Search the data below for the string "with". Extract every line that contains it.
═══ DATA BLOCK
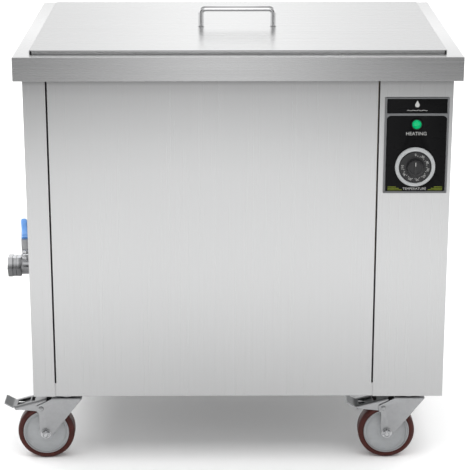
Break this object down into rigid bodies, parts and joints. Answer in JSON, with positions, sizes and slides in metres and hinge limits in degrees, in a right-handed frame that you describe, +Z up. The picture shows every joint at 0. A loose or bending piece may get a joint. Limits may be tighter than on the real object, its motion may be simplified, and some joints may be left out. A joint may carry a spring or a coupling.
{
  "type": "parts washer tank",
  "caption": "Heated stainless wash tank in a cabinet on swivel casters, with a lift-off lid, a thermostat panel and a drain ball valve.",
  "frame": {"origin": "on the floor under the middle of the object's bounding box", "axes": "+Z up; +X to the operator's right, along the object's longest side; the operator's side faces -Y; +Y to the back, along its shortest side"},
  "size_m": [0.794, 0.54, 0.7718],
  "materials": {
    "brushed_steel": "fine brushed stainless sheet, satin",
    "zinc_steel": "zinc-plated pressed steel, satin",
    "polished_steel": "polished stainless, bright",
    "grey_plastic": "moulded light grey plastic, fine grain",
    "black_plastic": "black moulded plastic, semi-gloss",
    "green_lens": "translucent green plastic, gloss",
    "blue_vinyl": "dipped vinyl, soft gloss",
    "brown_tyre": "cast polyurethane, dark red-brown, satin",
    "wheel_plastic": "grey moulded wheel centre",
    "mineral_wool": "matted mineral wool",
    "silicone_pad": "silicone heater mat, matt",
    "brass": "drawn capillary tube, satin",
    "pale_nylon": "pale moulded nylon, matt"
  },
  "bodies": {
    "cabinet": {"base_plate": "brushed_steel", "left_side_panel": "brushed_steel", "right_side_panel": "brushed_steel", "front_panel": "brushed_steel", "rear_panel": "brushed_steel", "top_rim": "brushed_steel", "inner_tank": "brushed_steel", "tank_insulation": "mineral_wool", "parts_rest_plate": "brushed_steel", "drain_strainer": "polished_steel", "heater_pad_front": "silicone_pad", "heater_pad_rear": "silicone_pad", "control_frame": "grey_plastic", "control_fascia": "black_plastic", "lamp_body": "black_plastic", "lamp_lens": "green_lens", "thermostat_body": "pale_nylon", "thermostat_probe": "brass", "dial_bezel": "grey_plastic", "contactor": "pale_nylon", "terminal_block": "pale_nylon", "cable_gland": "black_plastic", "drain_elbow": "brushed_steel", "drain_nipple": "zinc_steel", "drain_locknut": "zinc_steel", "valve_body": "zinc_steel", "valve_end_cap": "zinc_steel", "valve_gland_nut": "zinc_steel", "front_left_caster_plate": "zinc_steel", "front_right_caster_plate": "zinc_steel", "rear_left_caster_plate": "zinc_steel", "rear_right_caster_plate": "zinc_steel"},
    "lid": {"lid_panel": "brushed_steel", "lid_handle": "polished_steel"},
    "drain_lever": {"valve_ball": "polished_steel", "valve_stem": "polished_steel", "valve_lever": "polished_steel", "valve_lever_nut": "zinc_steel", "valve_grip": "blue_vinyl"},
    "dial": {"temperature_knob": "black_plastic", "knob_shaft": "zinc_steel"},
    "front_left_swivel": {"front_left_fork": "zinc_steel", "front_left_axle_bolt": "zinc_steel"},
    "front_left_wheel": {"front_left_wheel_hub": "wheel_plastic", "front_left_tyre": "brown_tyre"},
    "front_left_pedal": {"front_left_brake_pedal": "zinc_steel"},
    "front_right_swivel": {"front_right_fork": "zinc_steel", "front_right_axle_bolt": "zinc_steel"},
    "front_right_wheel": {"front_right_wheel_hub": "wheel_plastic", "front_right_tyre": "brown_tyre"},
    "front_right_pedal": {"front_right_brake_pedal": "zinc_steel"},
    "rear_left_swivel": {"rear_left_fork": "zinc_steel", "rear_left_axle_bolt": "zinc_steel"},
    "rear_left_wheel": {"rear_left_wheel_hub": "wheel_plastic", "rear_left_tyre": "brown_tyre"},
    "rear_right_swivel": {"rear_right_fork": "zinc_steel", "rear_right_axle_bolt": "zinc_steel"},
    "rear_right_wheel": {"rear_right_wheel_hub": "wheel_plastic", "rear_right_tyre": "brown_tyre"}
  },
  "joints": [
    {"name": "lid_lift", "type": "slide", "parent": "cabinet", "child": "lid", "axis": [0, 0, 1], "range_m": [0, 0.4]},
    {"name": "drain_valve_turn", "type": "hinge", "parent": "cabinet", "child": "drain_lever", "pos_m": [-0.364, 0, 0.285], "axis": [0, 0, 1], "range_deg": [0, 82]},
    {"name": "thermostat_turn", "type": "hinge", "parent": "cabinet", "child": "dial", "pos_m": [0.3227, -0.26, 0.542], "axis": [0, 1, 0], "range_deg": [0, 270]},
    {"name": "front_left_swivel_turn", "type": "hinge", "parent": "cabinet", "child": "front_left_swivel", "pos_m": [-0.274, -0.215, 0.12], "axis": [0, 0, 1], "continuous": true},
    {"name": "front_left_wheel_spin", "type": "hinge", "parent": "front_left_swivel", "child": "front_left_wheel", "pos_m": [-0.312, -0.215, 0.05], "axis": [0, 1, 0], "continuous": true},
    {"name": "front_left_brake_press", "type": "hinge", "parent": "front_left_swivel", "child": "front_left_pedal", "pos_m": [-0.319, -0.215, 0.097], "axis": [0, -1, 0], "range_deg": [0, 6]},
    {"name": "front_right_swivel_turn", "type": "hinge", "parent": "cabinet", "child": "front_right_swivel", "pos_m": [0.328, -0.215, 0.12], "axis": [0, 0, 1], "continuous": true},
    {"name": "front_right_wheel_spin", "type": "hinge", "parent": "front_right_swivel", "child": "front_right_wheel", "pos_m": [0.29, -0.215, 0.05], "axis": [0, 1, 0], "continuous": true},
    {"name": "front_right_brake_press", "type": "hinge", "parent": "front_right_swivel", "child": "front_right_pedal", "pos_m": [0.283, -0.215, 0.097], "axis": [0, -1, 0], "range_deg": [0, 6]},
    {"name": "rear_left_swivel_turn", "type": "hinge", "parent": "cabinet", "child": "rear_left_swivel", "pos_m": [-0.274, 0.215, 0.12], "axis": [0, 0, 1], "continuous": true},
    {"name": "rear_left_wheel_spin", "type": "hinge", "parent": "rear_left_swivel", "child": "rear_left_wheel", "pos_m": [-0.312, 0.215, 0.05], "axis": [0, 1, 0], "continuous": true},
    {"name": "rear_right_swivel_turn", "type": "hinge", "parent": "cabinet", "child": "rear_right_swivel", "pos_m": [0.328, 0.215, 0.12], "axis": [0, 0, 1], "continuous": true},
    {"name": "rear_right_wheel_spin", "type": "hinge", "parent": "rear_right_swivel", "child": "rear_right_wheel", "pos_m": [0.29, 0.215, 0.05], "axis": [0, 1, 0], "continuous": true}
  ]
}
══════
◆ EXERCISE RESPONSE:
Break this object down into rigid bodies, parts and joints. Answer in JSON, with positions, sizes and slides in metres and hinge limits in degrees, in a right-handed frame that you describe, +Z up. The picture shows every joint at 0. A loose or bending piece may get a joint. Limits may be tighter than on the real object, its motion may be simplified, and some joints may be left out. A joint may carry a spring or a coupling.
  "caption": "Heated stainless wash tank in a cabinet on swivel casters, with a lift-off lid, a thermostat panel and a drain ball valve.",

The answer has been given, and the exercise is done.